Há quem discorde completamente da teoria de que a mulher morreu ou de que não sabe usar bem seu capital erótico. Ao menos em solo nacional.
“Em 23 anos de pesquisas sobre mulheres brasileiras, não encontrei essa mulher que se masculinizou ou virou homem”, contra-argumenta a antropóloga Mirian Goldenberg, autora de O Corpo como Capital e do recém-lançado Corpo, Envelhecimento e Felicidade. “Pelo contrário, o que percebo é que, apesar da entrada da mulher no mercado de trabalho, a brasileira sempre investiu muitíssimo no corpo, na sexualidade e na feminilidade”. E fica frustradíssima quando não atrai os homens, complementa a antropóloga.
Afinal, como é essa mulher brasileira atual? Sexy ou masculina? Dócil ou dominadora? O fato é que a mulher, quando adulta, quer passar a imagem oposta àquela que lhe ensinaram ser a correta quando criança – a de frágil e compreensiva. Como se fosse um demérito ser mais sensível que os homens. Apesar das divergências entre as teóricas, uma coisa é certa: o sexo feminino está tentando achar seu novo papel, que são vários em um. E o homem, por tabela, também. “Acredito, sim, que as mulheres se masculinizaram para competir no mercado de trabalho, e isso acaba refletindo na vida em geral”, opina o analista de sistemas Emílio Yamane, de 32 anos. “Mas também acho que os homens estão meio perdidos com essa ascensão das mulheres. Antes, era
tudo mais claro, o homem era provedor e a mulher cuidava da família.” O principal problema, para Yamane, não é a mulher estar menos feminina, mais bruta, mas continuar sofrendo da “síndrome da princesa”: quer príncipes em vez de homens.
Ter que ser o soldado que o mundo corporativo exige e a princesa que a sociedade ainda quer é de dar nó em qualquer alma de mulherzinha. Não é à toa que o gênero tem, agora, buscado os cursos e livros pró-feminino, dando de ombros aos preceitos já meio amarrotados do feminismo. “Acho uma grande bobagem essa história de ficar em pé de igualdade com os homens”, acredita a operária santista Giselle Motta, de 26 anos. “Não quero dizer com isso que sou contra a mulher trabalhar e ser bem sucedida profissionalmente, mas o feminismo exagerado faz com que a mulher perca um pouco da sua feminilidade sem perceber, e ainda fica sobrecarregada.” Ela reconhece que há coisas gostosas de se receber de um homem e que acabam sendo perdidas, como proteção, ajuda, cavalheirismo e segurança. “É possível ser independente e, ao mesmo tempo, se permitir ser cuidada e amada como todas nós merecemos ser.”

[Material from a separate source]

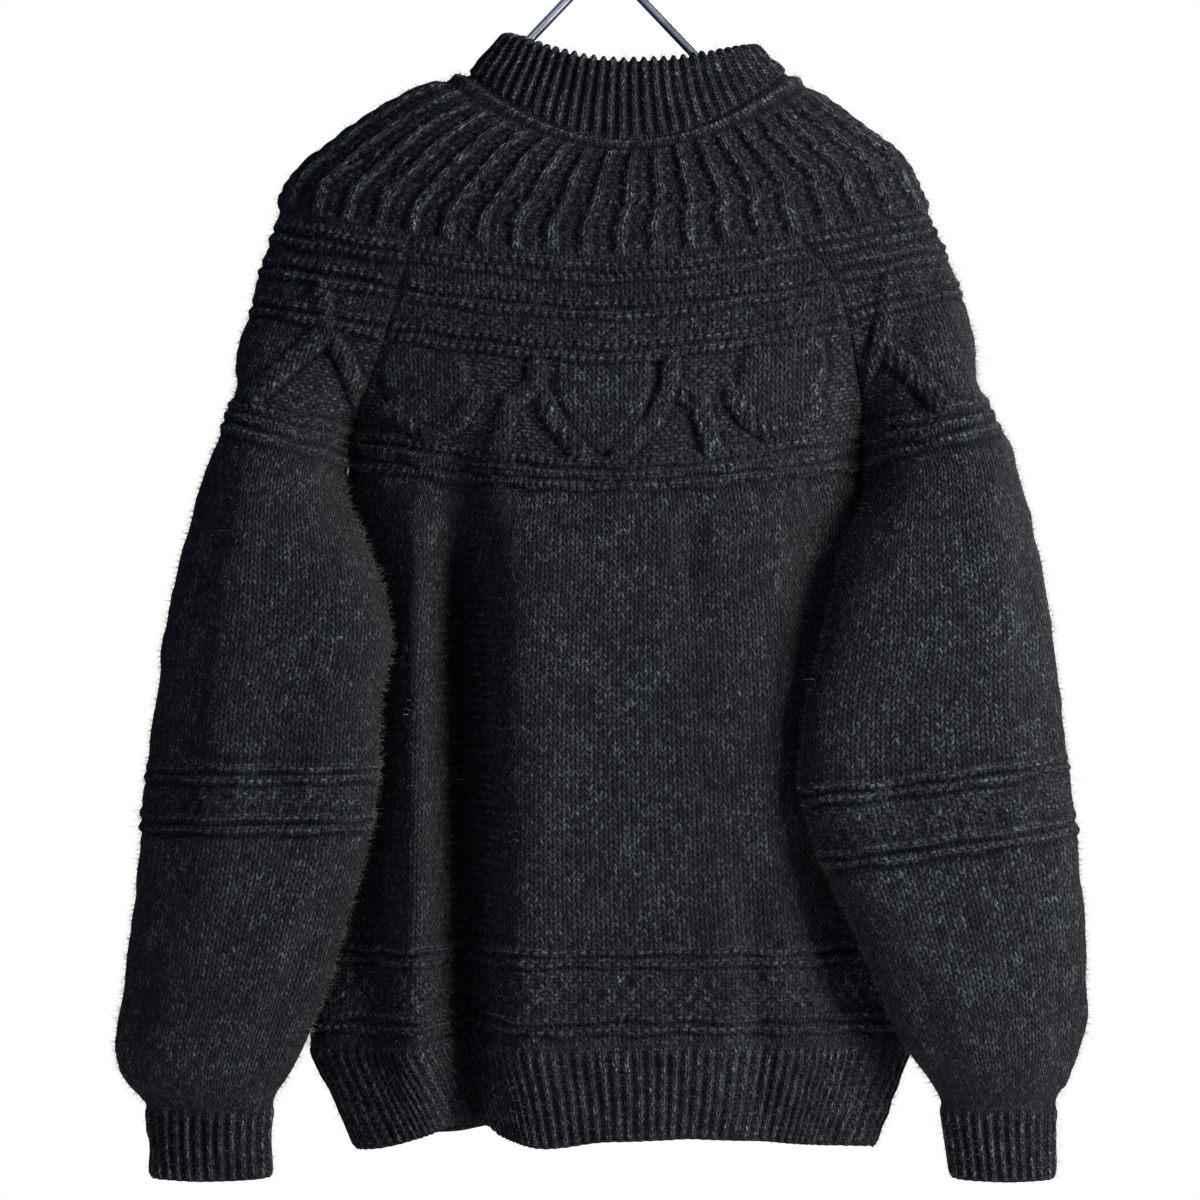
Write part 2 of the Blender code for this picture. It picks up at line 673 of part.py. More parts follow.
def make_yoke(material):
    """The round yoke: a ring of ribs that fan out from the neck seam."""
    wall = Wall()
    rows = (SEAM_GAP / 2, 5, 20, 36, 52, 69, YOKE_END - SEAM_GAP / 2)
    heights = (0.0, 1.0, 1.0, 1.0, 1.0, 0.8, 0.0)
    inner_rows = (SEAM_GAP / 2, 20, 36, 52, YOKE_END - SEAM_GAP / 2)
    columns = 3 * YOKE_RIBS
    rib = np.where(np.arange(columns) % 3 > 0, 1.0, 0.0)
    outer, inner = [], []
    for drop, height in zip(rows, heights):
        points, normals, shares, length = cloth_row(yoke_curve, drop, columns, True, -1)
        relief = RIDGE_HEIGHT * np.ones(columns) * height if drop == rows[1] else YOKE_RIB_HEIGHT * height * rib
        outer.append(wall.add_row(points + normals * relief[:, None], True))
    for drop in inner_rows:
        points, normals, shares, length = cloth_row(yoke_curve, drop, YOKE_RIBS, True, -1)
        inner.append(wall.add_row(points - normals * CLOTH_WALL, True))
    wall.close(outer, inner, rows, inner_rows, None)
    return add_object("yoke", wall.points, wall.faces, material)


def make_collar(material):
    """The doubled collar: a thick ribbed band with a rounded top edge."""
    wall = Wall()
    columns = 2 * COLLAR_RIBS
    rows = (0.006, 0.1, 0.55, 0.94)
    ribs = (0.0, 1.0, 1.0, 0.6)
    outer, inner = [], []
    for rise, height in zip(rows, ribs):
        points, normals, shares, length = cloth_row(collar_curve, rise, columns, True, 1, 0.01)
        relief = rib_relief(columns, COLLAR_RIB_HEIGHT) * height
        outer.insert(0, wall.add_row(points + normals * relief[:, None], True))
    points, normals, shares, length = cloth_row(collar_curve, 1.0, columns // 2, True, 1, 0.01)
    outer.insert(0, wall.add_row(points - normals * COLLAR_WALL / 2, True))
    for rise in (0.94, 0.55, 0.006):
        points, normals, shares, length = cloth_row(collar_curve, rise, columns // 4, True, 1, 0.01)
        inner.append(wall.add_row(points - normals * COLLAR_WALL, True))
    wall.close(outer, inner, rows, rows, None)
    return add_object("collar", wall.points, wall.faces, material)


def fillet(before, corner, after, radius, steps):
    """Points of the arc that rounds one corner of a path."""
    before, corner, after = (np.array(p, dtype=float) for p in (before, corner, after))
    first = (before - corner) / np.linalg.norm(before - corner)
    second = (after - corner) / np.linalg.norm(after - corner)
    half = math.acos(float(np.dot(first, second))) / 2
    reach = radius / math.tan(half)
    middle = (first + second) / np.linalg.norm(first + second)
    centre = corner + middle * radius / math.sin(half)
    start = corner + first * reach - centre
    end = corner + second * reach - centre
    sweep = math.pi - 2 * half
    angles = np.linspace(0, 1, steps + 1)
    return [centre + (start * math.sin((1 - t) * sweep) + end * math.sin(t * sweep)) / math.sin(sweep)
            for t in angles]


def rod(name, path, radii, sides, material):
    """A round rod along a path in the plane of the hanger, closed at both ends."""
    path = np.array(path, dtype=float)
    heading = np.gradient(path, axis=0)
    heading /= np.linalg.norm(heading, axis=1, keepdims=True)
    upward = np.stack([-heading[:, 1], heading[:, 0]], axis=1)
    wall = Wall()
    angle = 2 * math.pi * np.arange(sides) / sides
    rows = []
    for place, up, radius in zip(path, upward, radii):
        ring = np.stack([place[0] + up[0] * radius * np.cos(angle), radius * np.sin(angle),
                         place[1] + up[1] * radius * np.cos(angle)], axis=1)
        rows.append(wall.add_row(ring, True))
    for first, second in zip(rows[:-1], rows[1:]):
        wall.zip(first, second)
    for row in (rows[0], rows[-1]):
        wall.faces.append(tuple(row[:-1]))
    return add_object(name, wall.points, wall.faces, material, math.radians(35))


def make_hanger(material):
    """The hanger's bent rod and, on its crown, the hook with its ferrule."""
    crown = (0.0, ROD_CROWN_Z + ROD_CROWN_BEND * (math.sqrt(2) - 1))
    left_end, right_end = (-ROD_END_X, ROD_END_Z), (ROD_END_X, ROD_END_Z)
    left_bow, right_bow = (-ROD_BOW_X, ROD_BOW_Z), (ROD_BOW_X, ROD_BOW_Z)
    left_neck, right_neck = (-ROD_NECK_X, ROD_NECK_Z), (ROD_NECK_X, ROD_NECK_Z)
    path = [np.array(left_end)]
    path += fillet(left_end, left_bow, left_neck, ROD_BOW_BEND, 3)
    path += fillet(left_bow, left_neck, crown, ROD_NECK_BEND, 3)
    path += fillet(left_neck, crown, right_neck, ROD_CROWN_BEND, 6)
    path += fillet(crown, right_neck, right_bow, ROD_NECK_BEND, 3)
    path += fillet(right_neck, right_bow, right_end, ROD_BOW_BEND, 3)
    path.append(np.array(right_end))
    seat = max(point[1] for point in path) + ROD_RADIUS + FERRULE_GAP
    radii = [ROD_RADIUS] * len(path)
    toward = path[1] - path[0]
    dome = toward / np.linalg.norm(toward) * ROD_RADIUS / 2
    path = [path[0] - dome, path[0]] + path[1:-1] + [path[-1], path[-1] + dome * (-1, 1)]
    radii = [ROD_RADIUS / 2] + radii + [ROD_RADIUS / 2]
    rod("hanger_rod", path, radii, 10, material)
    loop = HOOK_INNER_RADIUS + HOOK_WIRE_RADIUS
    centre = np.array([0.0, -HOOK_INNER_RADIUS])
    join = math.radians(-50)
    start = np.array([0.0, seat + FERRULE_HEIGHT + 2])
    end = centre + loop * np.array([math.cos(join), math.sin(join)])
    rising = np.array([0.0, 12.0])
    leaving = np.array([-math.sin(join), math.cos(join)]) * 12
    stem = []
    for t in np.linspace(0, 1, 6):
        stem.append((1 + 2 * t) * (1 - t) ** 2 * start + t * (1 - t) ** 2 * rising
                    + t * t * (3 - 2 * t) * end + t * t * (t - 1) * leaving)
    arc = [centre + loop * np.array([math.cos(a), math.sin(a)])
           for a in np.linspace(join, math.radians(205), 15)[1:]]
    foot = [np.array([0.0, seat]), np.array([0.0, seat + FERRULE_HEIGHT]),
            np.array([0.0, seat + FERRULE_HEIGHT + 1])]
    path = foot + stem + arc
    radii = [FERRULE_RADIUS, FERRULE_RADIUS] + [HOOK_WIRE_RADIUS] * (len(path) - 2)
    rod("hanger_hook", path, radii, 8, material)


def main():
    """Clear the scene and build every piece."""
    for item in list(bpy.data.objects):
        bpy.data.objects.remove(item, do_unlink=True)
    wool = add_material("charcoal_wool", (0.012, 0.014, 0.016), 0.95, 0.0)
    ribbing = add_material("charcoal_rib", (0.011, 0.013, 0.015), 0.95, 0.0)
    steel = add_material("bright_steel", (0.62, 0.63, 0.65), 0.28, 1.0)
    make_collar(ribbing)
    make_yoke(wool)
    make_body_panel("front", True, wool)
    make_body_panel("back", False, wool)
    make_sleeve("sleeve_left", True, wool)
    make_sleeve("sleeve_right", False, wool)
    make_hanger(steel)


main()
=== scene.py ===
"""Dresses the frame of a round-yoke pullover on a hanger in knitted cloth.

Every shell of cloth is a surface of two parameters. One is the drop, the height
below the neck seam. The other is the turn, from one edge of the piece to the
other. The outer side carries the knitting, raised along the surface's own
directions, and the inner side is plain. Lengths are millimetres until a mesh is
made. X runs to the right as seen from the front, Y from the front to the back,
Z up, and the origin is the highest point inside the hook.
"""
import json
import math

import bpy
import mathutils
import numpy as np
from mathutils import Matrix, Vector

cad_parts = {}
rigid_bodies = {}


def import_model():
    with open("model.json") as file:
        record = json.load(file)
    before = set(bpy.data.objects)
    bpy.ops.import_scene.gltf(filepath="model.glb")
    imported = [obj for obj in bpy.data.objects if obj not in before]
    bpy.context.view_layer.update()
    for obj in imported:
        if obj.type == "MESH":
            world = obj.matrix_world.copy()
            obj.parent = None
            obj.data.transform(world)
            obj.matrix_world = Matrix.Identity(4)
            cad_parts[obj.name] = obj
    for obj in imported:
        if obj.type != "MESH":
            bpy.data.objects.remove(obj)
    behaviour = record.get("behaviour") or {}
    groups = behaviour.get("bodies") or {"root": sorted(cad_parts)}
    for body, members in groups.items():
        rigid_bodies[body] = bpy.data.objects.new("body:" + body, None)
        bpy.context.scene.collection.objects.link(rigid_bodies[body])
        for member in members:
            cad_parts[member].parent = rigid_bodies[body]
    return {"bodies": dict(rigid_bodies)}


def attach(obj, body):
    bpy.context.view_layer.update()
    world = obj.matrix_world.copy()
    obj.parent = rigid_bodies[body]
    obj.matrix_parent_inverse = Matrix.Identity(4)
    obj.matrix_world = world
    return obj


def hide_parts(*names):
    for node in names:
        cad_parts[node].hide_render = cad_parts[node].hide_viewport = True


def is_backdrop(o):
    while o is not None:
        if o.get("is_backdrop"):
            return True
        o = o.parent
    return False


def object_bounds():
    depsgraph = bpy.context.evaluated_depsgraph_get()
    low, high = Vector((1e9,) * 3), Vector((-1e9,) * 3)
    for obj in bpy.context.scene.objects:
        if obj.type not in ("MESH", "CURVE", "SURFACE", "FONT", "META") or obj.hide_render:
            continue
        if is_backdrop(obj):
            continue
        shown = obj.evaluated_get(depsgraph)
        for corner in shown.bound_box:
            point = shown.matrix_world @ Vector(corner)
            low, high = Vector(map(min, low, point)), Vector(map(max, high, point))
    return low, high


bl_info = {
    "name": "Round-yoke pullover on a hanger",
    "version": (1, 0, 0),
    "blender": (4, 5, 0),
    "location": "3D View > Sidebar > Knitwear",
    "description": "Knitted cloth, loose fibres, hanger and stage for a round-yoke pullover",
    "category": "Object",
}

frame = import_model()
BODY_NAME = next(iter(frame["bodies"]))
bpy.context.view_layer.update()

MILLIMETRE = 0.001
CLOTH_WALL = 3.5
COLLAR_WALL = 7.0
NECK_SEAM_Z = -175.0
YOKE_END = 77.0
ARMPIT = 213.0
RIB_START = 568.0
HEM_END = 628.0
CUFF_START = 638.0
CUFF_END = 682.0
BODY_GUIDE = 420.0
SLEEVE_ROW_Z = -147.0
PINCH_POWER = 2.5
LEAN_START = 115.0
FOLD_EDGE = 0.4
ARMPIT_FULLNESS = 7.0
INNER_STEP = 4
RAW_SAMPLES = 720
PANEL_COLUMNS = 432
CAP_ROWS = 80
TUBE_START = 210.0
RIB_STEPS = 8
YOKE_RIB_STEPS = 14

# Raised knitting: garter ridges with a groove beside each, basket bands, cords, patches between
# them, the band that carries both, and the cloth beside a seam
RIDGE_REACH = 4.5
RIDGE_PURL_REACH = 3.4
GROOVE_AWAY, GROOVE_REACH, GROOVE_DEPTH = 3.9, 2.3, 1.7
BETWEEN_REACH = 13.0
BASKET_STEP = 9.0
BASKET_HEIGHT = 0.5
CORD_HALF_WIDTH = 6.4
CORD_TWIST = 9.0
PATCH_GROOVE = 0.8
BAND_DEPTH = 1.6
SEAM_SINK = 1.2
WAVES = 28

# The yoke: drops of the small arches, repeats of the ropes and rungs, and heights
ARCH_TOP, ARCH_RISE, ARCH_HEIGHT = 41, 7, 2.6
ROPE_REPEAT = 6.4
RUNG_REPEAT, RUNG_HEIGHT, RUNG_DEPTH = 5.0, 1.1, 1.2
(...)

Nem Amélia, nem Madonna. Uma nova mulher, bem mais equilibrada, está para surgir. É o que acredita a terapeuta junguiana Fernanda Tonon. Para ela, tudo o que foi dito acima faz sentido: elas estão muito mais yang e, portanto, desequilibradas. E o homem, ao mesmo tempo que admira essa nova mulher forte, ainda espera aquela dócil e sensível. Para a terapeuta, recuperar a “face oculta da deusa” que há dentro de cada mulher traz uma sabedoria ancestral que pode ser fundamental para a busca desse equilíbrio.“O mundo precisa do feminino, as empresas estão doentes, as famílias estão abaladas e os ambientes estão embrutecidos”, diz Fernanda. “Só que estamos no meio do caos, da transição, e tudo está meio turvo. As mulheres estão rompendo com padrões, quebrando estruturas para descobrir seu novo lugar.”

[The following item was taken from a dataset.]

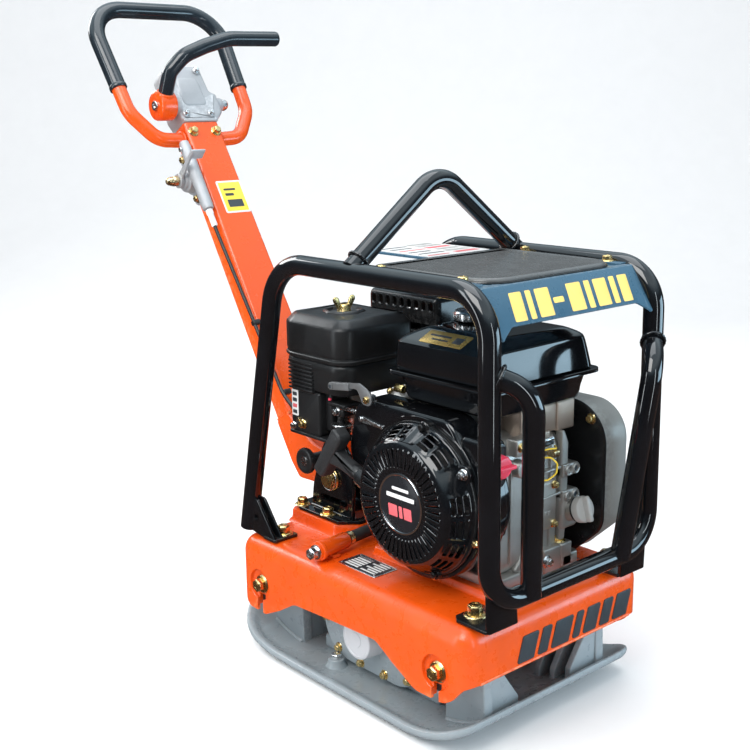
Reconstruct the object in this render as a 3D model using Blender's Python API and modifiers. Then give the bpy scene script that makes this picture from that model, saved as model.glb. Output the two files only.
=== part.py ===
"""Reversible vibratory plate compactor, about 65 kg class.

Metres, +Z up.  The ground is z = 0, x = 0 is the machine's centre plane, the front faces -Y and the
operator stands at +Y.  The recoil starter is on the -X side (left), the belt drive on +X (right).
The vibrating lower mass carries the hood, engine, guard frame and handle on four rubber mounts.
"""
import bpy
import bmesh
from math import acos, atan2, cos, degrees, pi, radians, sin, sqrt, tan
from mathutils import Matrix, Vector

# ------------------------------------------------------------------ driving dimensions (metres)
GAP = 0.0003                # clearance between separate pieces
DETAIL = 0.7                # share of the full number of facets on round pieces
BEND_STEP = radians(20)     # turn per segment in a tube's bends
SIDES = (("left", -1), ("right", 1))

# base plate
PLATE_HALF = 0.175          # half width
PLATE_FRONT, PLATE_REAR = -0.2215, 0.262
PLATE_T = 0.009
FRONT_CURL_Y, FRONT_CURL_R = -0.120, 0.1730     # where the underside starts to curl up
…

Por que não, por exemplo, levar delicadeza às reuniões de trabalho? Por que não, questiona Fernanda, falar macio numa convenção de líderes do mundo todo? O que a mulher tem de melhor vai começar a aparecer também nos ambientes masculinizados, acredita ela. A diferença é que não é preciso retroceder para avançar. “Não precisamos voltar ao passado de submissão”, ressalta. Outra ressalva feita pela psicóloga é que nada disso precisa ser feito com a finalidade de buscar um par, mas, sim, para benefício próprio. “Relacionamentos são caminhos maravilhosos de autoconhecimento, mas, se entrar na condição do ‘tenho que ter’, significa que estamos reproduzindo os padrões antigos.” O que também configura um retrocesso.
A boa notícia é que estamos caminhando na direção certa. E talvez pagar caro – literalmente – para reaprender a ser mulher, faça parte dessa jornada. Afinal, como resume Fernanda: “Não é fácil ser menina nos tempos de hoje. Tarefa de mulherão. Mas vai valer a pena para todas nós”.